Niewyspana noc w zmiętej pościeli z mruczącą burzą za oknem jako akompaniament dla snów, które bezszelestnie uciekły przez szpary pod drzwiami. Trochę za dużo wcześniejszych słów zgrzytających pod bosymi stopami, kiedy szłam po ciemnym przedpokoju. Dziwna obojętność albo może szczypta rezygnacji i stwierdzenie, że tak widać musi być, że może jednak prawdziwe jest to, że gdzieś tam u góry ktoś siedzi i przestawia nas po szachownicy życia zodnie z własnym upodobaniem, nie_zawsze i nie_koniecznie zgodnie z tym czego tak naprawdę chcemy my sami.

 

A być może to wszystko to tylko tak zwany chwilowy kryzys a raczej kryzysik wynikający ze zmęczenia i niechęci wędrowania pod wiatr i walczenia z wiatrakami.

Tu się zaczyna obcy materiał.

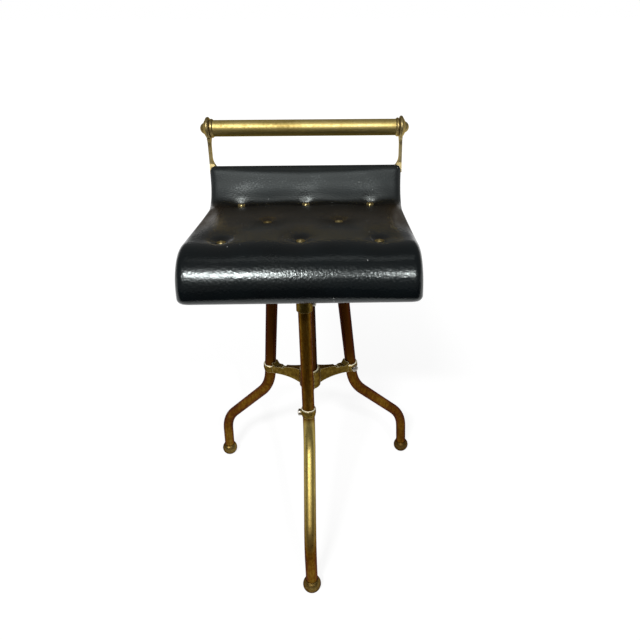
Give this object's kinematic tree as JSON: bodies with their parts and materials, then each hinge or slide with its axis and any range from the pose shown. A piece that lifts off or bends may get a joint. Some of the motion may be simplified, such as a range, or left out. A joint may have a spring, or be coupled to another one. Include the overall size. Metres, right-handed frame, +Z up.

Cóż, nie da się zmienić całego wszechświata, poukładać go tak aby było wygodniej, konfortowiej i kolorowiej. Dla siebie. Tylko i wyłącznie.

 

Uświadomione szczególiki uwierają, jak cholerne ziarnko grochu królewnę, która na nim spała. Tylko, że życie to nie bajka a ja z całą pewnością królewną nie jestem.